Lithuanian military officer

Aleksandras Plechavičius (1 June 1897 – 6 May 1942) was a Lithuanian military officer in the Imperial Russian Army and then the Lithuanian Army. In the service of Lithuania, he rose to the rank of colonel in the interwar period. He was a younger brother to the more famous Lithuanian military officer and later statesman Povilas Plechavičius.

==Early life==
Aleksandras Plechavičius was born on 1 June 1897, in Bukančiai farmstead in the Židikai District to the Lithuanian farmer Ignas Plechavičius. His mother was the Lithuanian noblewoman Konstancija Bukontaitė. Aleksandras had ten siblings. He studied at the Mitau Gymnasium.

==Active military service==
Aleksandras Plechavičius was mobilised to the Imperial Russian Army in 1914. Together with his elder brother Povilas, he completed the Cossack Cavalry School in Orenburg. While fighting against the Germans and the Ottomans, he was injured twice. In 1917, he was promoted to the commander of his cavalry squadron.

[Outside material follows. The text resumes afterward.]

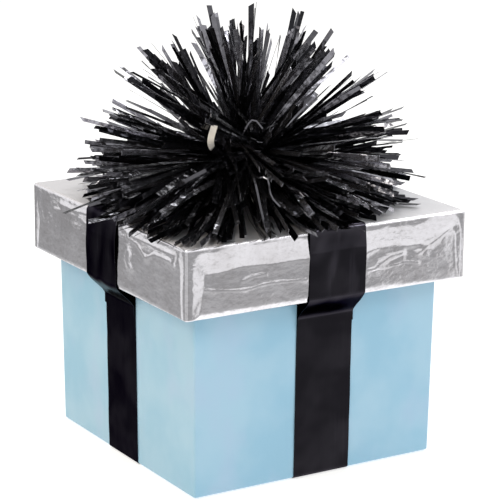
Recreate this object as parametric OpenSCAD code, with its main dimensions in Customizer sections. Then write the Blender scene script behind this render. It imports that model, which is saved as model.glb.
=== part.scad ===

He returned from the front with his brother Povilas to Lithuania in July 1918. In November 1918, he enlisted as a volunteer in the Lithuanian Army. From December 1918 to February 1919 he actively participated in the fighting against the invading Bolsheviks with partisans in the areas of Seda, Telšiai and Akmenė. On 7 February 1919, he was designated the commander of the headquarter company (komendantūra) of Seda–Mažeikiai and was its commandant's deputy. A few months later, in July, he was the commandant of Utena and organised the headquarters of the district and town.

In December 1919, he became the 5th Infantry Regiment's commandant. In September and October 1920, he participated in fighting against the attacking Polish Army. After the fighting, in November 1920 he was transferred to the 2nd Uhlan Regiment. In December, he became the commander of a squadron and from July 1921, the deputy of the colonel. Then, in December 1921, he was the chairman of the regiment's court.

==Later life==
He finished the Higher Officers' Courses in 1923. Three years later, he was the colonel of the 2nd Uhlan Regiment, and a year later, the commander. In 1929, he was sent to train with the Reichswehr. In 1933, he retired and became a farmer.

After the Soviet Union occupied Lithuania in June 1940, he was arrested by the NKVD on 13 July 1940. He was brutally interrogated in the prison of Raseiniai, and in July 1941 was deported to the Sol Iletsky in the Chkalov Oblast and in October to Petropavl. His younger brother Kazimieras (born in 1909) was deported together with him. Plechavičius died in prison in May 1942.

==Awards==
He was awarded the following orders:
- Order of the Cross of Vytis, 5th class (1927)
- Order of the Lithuanian Grand Duke Gediminas, 3rd class (1928)
- Order of Vytautas the Great, 3rd class (1933)

== Memory ==
There is a statue dedicated to Aleksandras Plechavičius in the Kalniškiai village of the Stalgėnai eldership.